Un téléphone rouge vif au look de tête de diable qui exauce les vœux de son propriétaire tout en propageant le chaos et la mort autour de lui ? Pourquoi rire comme une otarie bourrée face à un argument scénaristique de ce genre ? A bien y réfléchir, ça n’est pas plus anormal qu’une horde de jouets rendus incontrôlables par des puces électroniques (Small Soldiers) ou un masque vert qui transfigure Jim Carrey en personnage de cartoon (The Mask). Et vu que la couleur rouge est à l’honneur, les inconditionnels du cinéma de John Carpenter gagneraient à ne pas trop se la jouer cynique du dimanche et à se rappeler un tant soit peu de Christine… Ces quelques considérations mises à part, il convient de ressortir à nouveau du placard nos habits de docteur cinéphile, histoire de panser les dernières plaies d’un film trop sous-estimé qui, en dépit d’une sacrée surcharge de folie et d’inventivité à revendre, s’est mangé un bon gros bide au box-office hexagonal à sa sortie en 2007. Toujours ce vilain effet Kiss Cool qui veut que l’originalité et la singularité finissent par atterrir fissa dans les abîmes de l’oubli (quand ce ne sont pas celles de la moquerie), y compris lorsqu’un réalisateur réellement cinéphile et inspiré ose une proposition de cinéma à rebours des canons d’une production hexagonale à fond dans la paresse. Ovni insensé et jubilatoire au premier plan, œuvre riche et sensée à l’arrière-plan, Hellphone ne coche jamais les cases de l’anomalie qui déroute et qui prend à revers. Il renvoie simplement à un ton corrosif qui peine à être celui de notre conception générale de la comédie, à une âme de sale gosse que d’aucuns préfèreront toujours qualifier d’immature, à un cinéma qui carbure au style pour en mettre plein la vue sur 90 minutes pleines à craquer.

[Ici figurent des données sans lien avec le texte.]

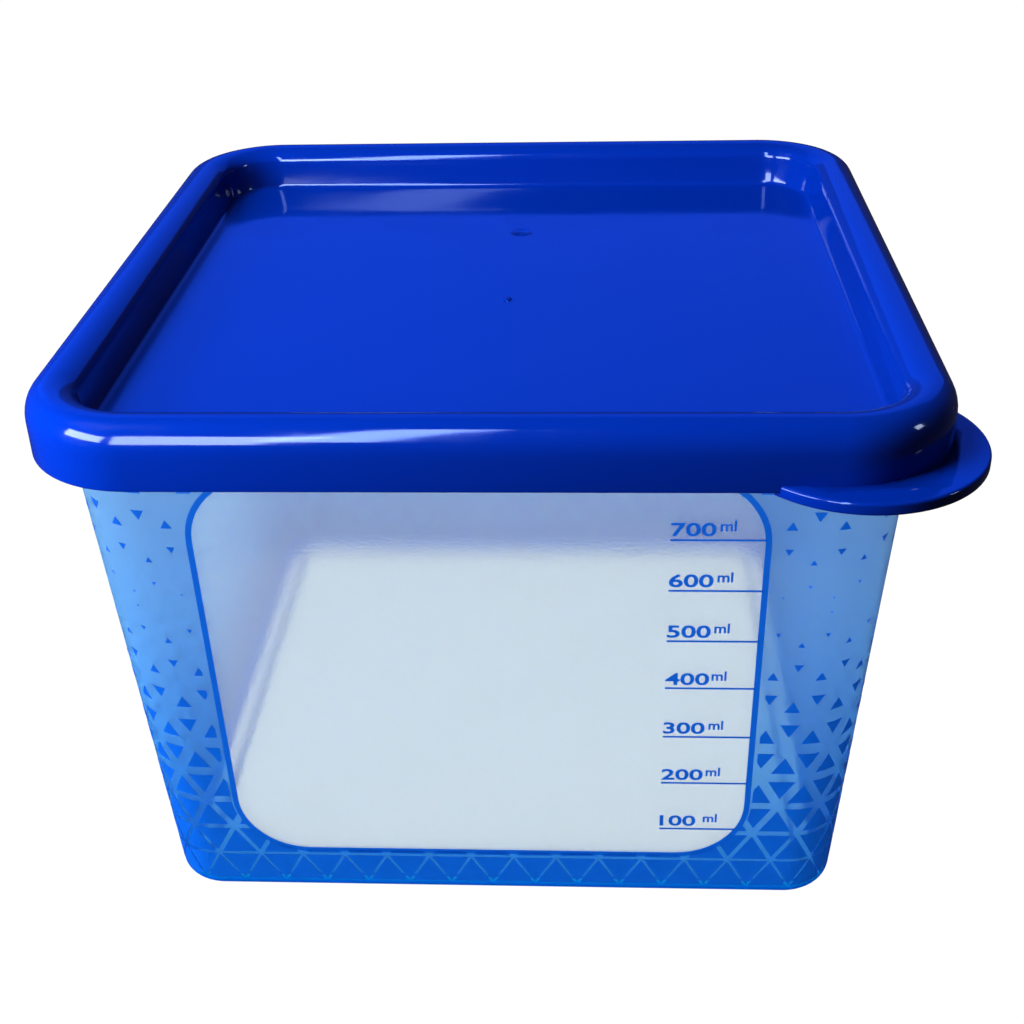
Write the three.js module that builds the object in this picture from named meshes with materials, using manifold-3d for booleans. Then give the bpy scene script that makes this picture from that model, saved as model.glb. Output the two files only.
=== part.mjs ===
// Freezer container: a square translucent tub with a press-on lid, in millimetres, +Z up.
// The front, with the clear measuring window, faces -Y. The origin is the middle of the outer box's
// bottom. The lid's corner tab moves that point a little off the tub's own upright axis.
import * as THREE from "three";
import { mergeVertices } from "three/addons/utils/BufferGeometryUtils.js";
import Module from "manifold-3d";

const wasm = await Module();
wasm.setup();

// Driving dimensions

const OVERALL_HEIGHT = 86;
const CORNER_STEPS = 7; // straight steps round each upright corner
const ARC_DIVISIONS = 2; // a quarter round in a profile gets twice as many steps
const QUARTER = Math.PI / 2;

const TUB = {
  baseHalf: 51.34, // half-width of the outer wall where it would meet the ground
  wallSlope: 0.067, // growth of the half-width for each millimetre of height, 3.8 degrees of draft
  wall: 1.1,
  cornerAtBase: 7.8,
  cornerGrowth: 0.059, // growth of the upright corners' radius for each millimetre of height
  baseRound: 1.8, // rounding of the outer bottom edge
  footWidth: 2.4, // flat ring that the tub stands on
  footStep: 1.6, // width of the slope from the foot ring up to the raised panel
  panelRaise: 2.2, // height of the panel's underside over the ground
  floor: 1.4,
  innerRound: 1.6, // rounding between the inner wall and the floor
  rimTop: 83.9,
  rimBead: 1.8, // how far the bead under the lid stands out of the wall
  rimBeadHeight: 2.2,
  rimRound: 0.5,
};

const LID = {
  half: 61.3,
  corner: 16.45, // plan radius of the skirt's upright corners
  skirtHeight: 9.15,
  crestHalf: 58, // half-width of the rim's highest line
  outerDrop: 4.2, // height of the rounding from the crest out to the skirt
  innerRun: 3.7, // width of the rounding from the crest in to the recess wall
  innerDrop: 2.6,
  recessDepth: 7,
  recessDraft: 0.9, // how much the recess wall leans in from its top to the panel
  panelRound: 0.9, // rounding between the recess wall and the panel
  wall: 1,
};

const TAB = {
  radius: 16.75,
  centre: 48.9, // distance of the disc's centre from the tub's axis along X and along -Y
  thickness: 1.75,
  rootOverlap: 0.8, // how far the disc runs into the skirt's wall
  segments: 72,
};

// The tub's axis stands off the origin by half of what the tab adds to the outer box.
const AXIS_SHIFT = (TAB.centre + TAB.radius - LID.half) / 2;

// Rounded squares and the shells lofted on them

// Points of a square with round corners, at one height, counter-clockwise seen from above.
function roundedSquare(half, radius, z) {
  const r = Math.min(radius, half);
  const points = [];
  for (let corner = 0; corner < 4; corner++) {
    const middle = QUARTER * (corner + 0.5);
    const cx = Math.sign(Math.cos(middle)) * (half - r);
    const cy = Math.sign(Math.sin(middle)) * (half - r);
    for (let step = 0; step <= CORNER_STEPS; step++) {
      const angle = QUARTER * (corner + step / CORNER_STEPS);
      points.push(
        new THREE.Vector3(cx + r * Math.cos(angle), cy + r * Math.sin(angle), z),
      );
    }
  }
  return points;
}

// A closed body on a profile of (half-width, height) points that starts and ends on the axis.
// Each inner point of the profile becomes one rounded square, and its neighbours are joined by faces.
function loft(profile, cornerAt) {
  const squares = profile
    .slice(1, -1)
    .map((p) => roundedSquare(p.x, cornerAt(p.x, p.y), p.y));
  const around = squares[0].length;
  const bottom = new THREE.Vector3(0, 0, profile[0].y);
  const top = new THREE.Vector3(0, 0, profile.at(-1).y);
  const points = [bottom, ...squares.flat(), top];
  const at = (square, step) => 1 + square * around + (step % around);
  const faces = [];
  for (let step = 0; step < around; step++) {
    faces.push(0, at(0, step + 1), at(0, step));
    for (let square = 0; square + 1 < squares.length; square++) {
      const [a, b] = [at(square, step), at(square, step + 1)];
      const [c, d] = [at(square + 1, step), at(square + 1, step + 1)];
      faces.push(a, b, d, a, d, c);
    }
    const last = squares.length - 1;
    faces.push(points.length - 1, at(last, step), at(last, step + 1));
  }
  return new THREE.BufferGeometry().setFromPoints(points).setIndex(faces);
}

// The points of a path of lines and arcs, without those that repeat the one before.
function profilePoints(path) {
  return path
    .getPoints(ARC_DIVISIONS)
    .filter((p, i, all) => i === 0 || p.distanceTo(all[i - 1]) > 1e-4);
}

// Booleans

function solidOf(geometry) {
  const bare = geometry.clone();
  bare.deleteAttribute("normal");
  bare.deleteAttribute("uv");
  const merged = mergeVertices(bare, 1e-4);
  return new wasm.Manifold(
    new wasm.Mesh({
      numProp: 3,
      vertProperties: merged.attributes.position.array,
      triVerts: new Uint32Array(merged.index.array),
    }),
  );
}

function geometryOf(solid) {
  const mesh = solid.getMesh();
  return new THREE.BufferGeometry()
    .setAttribute("position", new THREE.BufferAttribute(mesh.vertProperties, 3))
    .setIndex(new THREE.BufferAttribute(mesh.triVerts, 1));
}

// The tub

const tubHalf = (z) => TUB.baseHalf + TUB.wallSlope * z;
const tubCorner = (half, z) =>
  TUB.cornerAtBase + TUB.cornerGrowth * z - (tubHalf(z) - half);

function tubProfile() {
  const footOuter = tubHalf(TUB.baseRound) - TUB.baseRound;
  const footInner = footOuter - TUB.footWidth;
  const beadFoot = TUB.rimTop - TUB.rimBeadHeight;
  const beadHalf = tubHalf(TUB.rimTop) + TUB.rimBead;
  const mouthHalf = tubHalf(TUB.rimTop) - TUB.wall;
  const panelTop = TUB.panelRaise + TUB.floor;
  const floorHeight = TUB.floor + TUB.innerRound;
  const floorHalf = tubHalf(floorHeight) - TUB.wall;
  const troughInner = footInner + TUB.floor / 2;

  const path = new THREE.Path();
  path.moveTo(0, TUB.panelRaise);
  path.lineTo(footInner - TUB.footStep, TUB.panelRaise);
  path.lineTo(footInner, 0);
  path.lineTo(footOuter, 0);
  path.absarc(footOuter, TUB.baseRound, TUB.baseRound, -QUARTER, 0, false);
  path.lineTo(tubHalf(beadFoot), beadFoot);
  path.lineTo(beadHalf, beadFoot + TUB.rimRound);
  path.absarc(
    beadHalf - TUB.rimRound,
    TUB.rimTop - TUB.rimRound,
    TUB.rimRound,
    0,
    QUARTER,
    false,
  );
  path.lineTo(mouthHalf, TUB.rimTop);
  path.lineTo(floorHalf, floorHeight);
  path.absarc(
    floorHalf - TUB.innerRound,
    floorHeight,
    TUB.innerRound,
    0,
    -QUARTER,
    true,
  );
  path.lineTo(troughInner, TUB.floor);
  path.lineTo(troughInner - TUB.footStep, panelTop);
  path.lineTo(0, panelTop);
  return profilePoints(path);
}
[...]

Ceux qui connaissent un tant soit peu la filmographie de James Huth savent pertinemment que la réelle sensibilité artistique du bonhomme n’était qu’épisodique dans le délirant Brice de Nice, et que c’est au contraire dans son fabuleux coup d’essai (le monstrueux Serial Lover avec Michèle Laroque et Albert Dupontel) qu’il faut dénicher en lui une certaine aura de cousin hexagonal de Joe Dante. Une aura certes aujourd’hui réduite à néant si l’on en juge par cette enfilade de comédies prime-time ni drôles ni inspirées qu’il nous aura récemment infligé, mais qui n’abîme en rien notre amour pour Hellphone. Gageons que si le réalisateur de Gremlins avait dû mettre en scène ce récit loufoque et déjanté, le résultat n’aura pas tant varié que ça. D’autant que sous couvert d’un humour cruel et cartoonesque qui irrigue chaque scène, Huth met un point d’honneur à revisiter les canons du teen-movie afin de creuser des thèmes on ne peut plus universels. Le règne du paraître, les rites du passage à l’âge adulte, la démystification du statut parental, les affres de l’initiation amoureuse, les effets pervers de l’effet de groupe, la pression sociale, l’emprise de la technologie sur les générations d’aujourd’hui… Tout est ici abordé par le biais du mixage de genres volontairement antagonistes, avec cette idée – très proche de la démarche originelle de Joe Dante – que l’horreur serait le relais direct de l’humour, et inversement.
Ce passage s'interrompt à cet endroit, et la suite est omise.